[INFORMATION SHOWN]
start
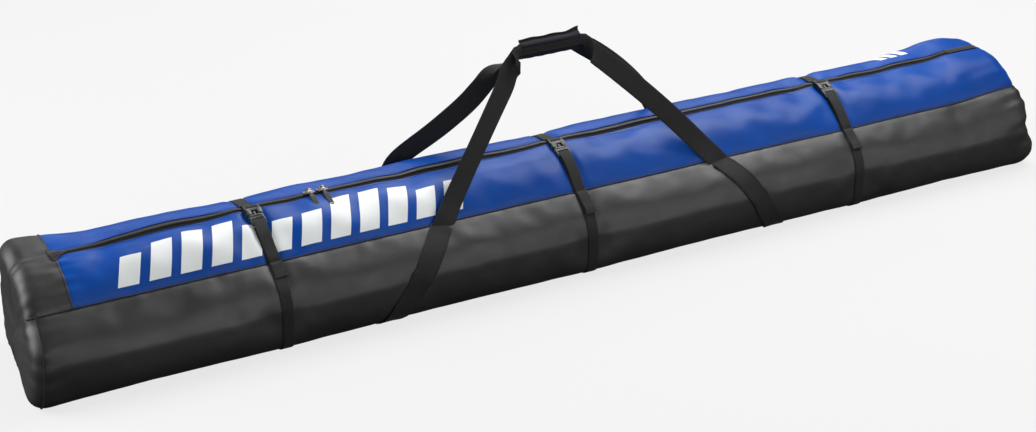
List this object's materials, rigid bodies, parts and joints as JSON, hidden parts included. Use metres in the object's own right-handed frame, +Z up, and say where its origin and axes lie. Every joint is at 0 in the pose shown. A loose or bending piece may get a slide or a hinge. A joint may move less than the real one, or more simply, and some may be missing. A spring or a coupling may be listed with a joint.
{
  "type": "ski bag",
  "caption": "Long padded ski bag with a full-length coil zip under two opening top panels, side-release compression straps and two webbing carry handles joined by a grip wrap.",
  "frame": {"origin": "middle of the flat base that the bag lies on, half way between its ends and its sides", "axes": "+X along the bag towards its right end, -Y towards the front with the buckles, +Z up towards the zip and handles"},
  "size_m": [1.92, 0.2706, 0.3939],
  "materials": {
    "shell_black": "satin coated tarpaulin",
    "top_blue": "glossy coated tarpaulin",
    "lining_grey": "matt woven nylon",
    "foam_grey": "matt closed-cell foam",
    "binding_black": "satin",
    "webbing_black": "matt woven polypropylene",
    "zip_tape_black": "matt woven tape",
    "zip_coil_black": "satin nylon coil",
    "buckle_black": "satin moulded acetal",
    "slider_metal": "dark nickel",
    "tab_rubber": "matt moulded rubber",
    "grip_cloth": "matt nylon",
    "print_white": "satin screen print"
  },
  "bodies": {
    "shell": {"lower_shell": "shell_black", "left_end_cap": "shell_black", "right_end_panel": "shell_black", "right_end_top": "top_blue", "lining": "lining_grey", "base_foam": "foam_grey", "left_end_foam": "foam_grey", "right_end_foam": "foam_grey", "front_seam_piping": "binding_black", "rear_seam_piping": "binding_black", "left_end_welt": "binding_black", "right_end_welt": "binding_black", "zip_garage": "binding_black", "zip_end_stop": "binding_black", "strap_left_under": "webbing_black", "strap_middle_under": "webbing_black", "strap_right_under": "webbing_black", "handle_base_left": "webbing_black", "handle_base_right": "webbing_black"},
    "front_flap": {"front_top_panel": "top_blue", "zip_tape_front": "zip_tape_black", "zip_teeth_front": "zip_coil_black", "strap_left_front": "webbing_black", "strap_middle_front": "webbing_black", "strap_right_front": "webbing_black"},
    "rear_flap": {"rear_top_panel": "top_blue", "zip_tape_rear": "zip_tape_black", "zip_teeth_rear": "zip_coil_black", "strap_left_rear": "webbing_black", "strap_middle_rear": "webbing_black", "strap_right_rear": "webbing_black", "buckle_left_socket": "buckle_black", "buckle_middle_socket": "buckle_black", "buckle_right_socket": "buckle_black"},
    "slider_left_body": {"slider_left": "slider_metal"},
    "slider_right_body": {"slider_right": "slider_metal"},
    "puller_left_body": {"puller_left": "slider_metal", "pull_tab_left": "tab_rubber"},
    "puller_right_body": {"puller_right": "slider_metal", "pull_tab_right": "tab_rubber"},
    "handle_front": {"handle_front_loop": "webbing_black", "grip_wrap": "grip_cloth"},
    "handle_rear": {"handle_rear_loop": "webbing_black"},
    "wrap_flap": {"grip_wrap_flap": "grip_cloth"},
    "buckle_left_half": {"buckle_left_plug": "buckle_black", "buckle_left_prongs": "buckle_black"},
    "strap_left_free_end": {"strap_left_tail": "webbing_black"},
    "buckle_middle_half": {"buckle_middle_plug": "buckle_black", "buckle_middle_prongs": "buckle_black"},
    "strap_middle_free_end": {"strap_middle_tail": "webbing_black"},
    "buckle_right_half": {"buckle_right_plug": "buckle_black", "buckle_right_prongs": "buckle_black"},
    "strap_right_free_end": {"strap_right_tail": "webbing_black"}
  },
  "joints": [
    {"name": "mouth_open", "type": "hinge", "parent": "shell", "child": "front_flap", "pos_m": [0, -0.09338, 0.1402], "axis": [1, 0, 0], "range_deg": [0, 60], "deforming": ["zip_tape_front", "zip_teeth_front"]},
    {"name": "rear_flap_open", "type": "hinge", "parent": "shell", "child": "rear_flap", "pos_m": [0, 0.09338, 0.1402], "axis": [-1, 0, 0], "range_deg": [0, 60], "deforming": ["zip_tape_rear", "zip_teeth_rear"]},
    {"name": "slider_left_slide", "type": "slide", "parent": "shell", "child": "slider_left_body", "axis": [-1, 0, 0], "range_m": [0, 0.4]},
    {"name": "slider_right_slide", "type": "slide", "parent": "shell", "child": "slider_right_body", "axis": [1, 0, 0], "range_m": [0, 1.29]},
    {"name": "puller_left_swing", "type": "hinge", "parent": "slider_left_body", "child": "puller_left_body", "pos_m": [-0.458, 0, 0.2076], "axis": [-1, 0, 0], "range_deg": [0, 120], "deforming": ["pull_tab_left"]},
    {"name": "puller_right_swing", "type": "hinge", "parent": "slider_right_body", "child": "puller_right_body", "pos_m": [-0.434, 0, 0.2076], "axis": [-1, 0, 0], "range_deg": [0, 120], "deforming": ["pull_tab_right"]},
    {"name": "buckle_left_release", "type": "slide", "parent": "front_flap", "child": "buckle_left_half", "axis": [0, -0.9141, -0.4056], "range_m": [0, 0.03], "deforming": ["buckle_left_prongs"]},
    {"name": "free_end_left_swing", "type": "hinge", "parent": "buckle_left_half", "child": "strap_left_free_end", "pos_m": [-0.565, -0.03937, 0.19174], "axis": [-1, 0, 0], "range_deg": [0, 30]},
    {"name": "buckle_middle_release", "type": "slide", "parent": "front_flap", "child": "buckle_middle_half", "axis": [0, -0.9141, -0.4056], "range_m": [0, 0.03], "deforming": ["buckle_middle_prongs"]},
    {"name": "free_end_middle_swing", "type": "hinge", "parent": "buckle_middle_half", "child": "strap_middle_free_end", "pos_m": [0, -0.03937, 0.19174], "axis": [-1, 0, 0], "range_deg": [0, 30]},
    {"name": "buckle_right_release", "type": "slide", "parent": "front_flap", "child": "buckle_right_half", "axis": [0, -0.9141, -0.4056], "range_m": [0, 0.03], "deforming": ["buckle_right_prongs"]},
    {"name": "free_end_right_swing", "type": "hinge", "parent": "buckle_right_half", "child": "strap_right_free_end", "pos_m": [0.565, -0.03937, 0.19174], "axis": [-1, 0, 0], "range_deg": [0, 30]},
    {"name": "handle_front_fold", "type": "hinge", "parent": "front_flap", "child": "handle_front", "pos_m": [0.017, -0.09338, 0.1402], "axis": [1, 0, 0], "range_deg": [0, 55], "deforming": ["grip_wrap"]},
    {"name": "handle_rear_fold", "type": "hinge", "parent": "rear_flap", "child": "handle_rear", "pos_m": [0.017, 0.09338, 0.1402], "axis": [-1, 0, 0], "range_deg": [0, 55]},
    {"name": "wrap_flap_open", "type": "hinge", "parent": "handle_front", "child": "wrap_flap", "pos_m": [-0.02, -0.008, 0.3888], "axis": [1, 0, 0], "range_deg": [0, 110], "deforming": ["grip_wrap_flap"]}
  ],
  "couplings": [
    {"joint": "rear_flap_open", "follows": "mouth_open", "ratio": 1},
    {"joint": "slider_left_slide", "follows": "mouth_open", "m_per_rad": 0.38},
    {"joint": "slider_right_slide", "follows": "mouth_open", "m_per_rad": 1.225},
    {"joint": "free_end_left_swing", "follows": "mouth_open", "ratio": 0.5},
    {"joint": "free_end_middle_swing", "follows": "mouth_open", "ratio": 0.5},
    {"joint": "free_end_right_swing", "follows": "mouth_open", "ratio": 0.5}
  ]
}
end
[GIVEN INSTRUCTION]
Pick out each line that holds the string "materials".

[RESPONSE TO THIS TASK]
List this object's materials, rigid bodies, parts and joints as JSON, hidden parts included. Use metres in the object's own right-handed frame, +Z up, and say where its origin and axes lie. Every joint is at 0 in the pose shown. A loose or bending piece may get a slide or a hinge. A joint may move less than the real one, or more simply, and some may be missing. A spring or a coupling may be listed with a joint.
  "materials": {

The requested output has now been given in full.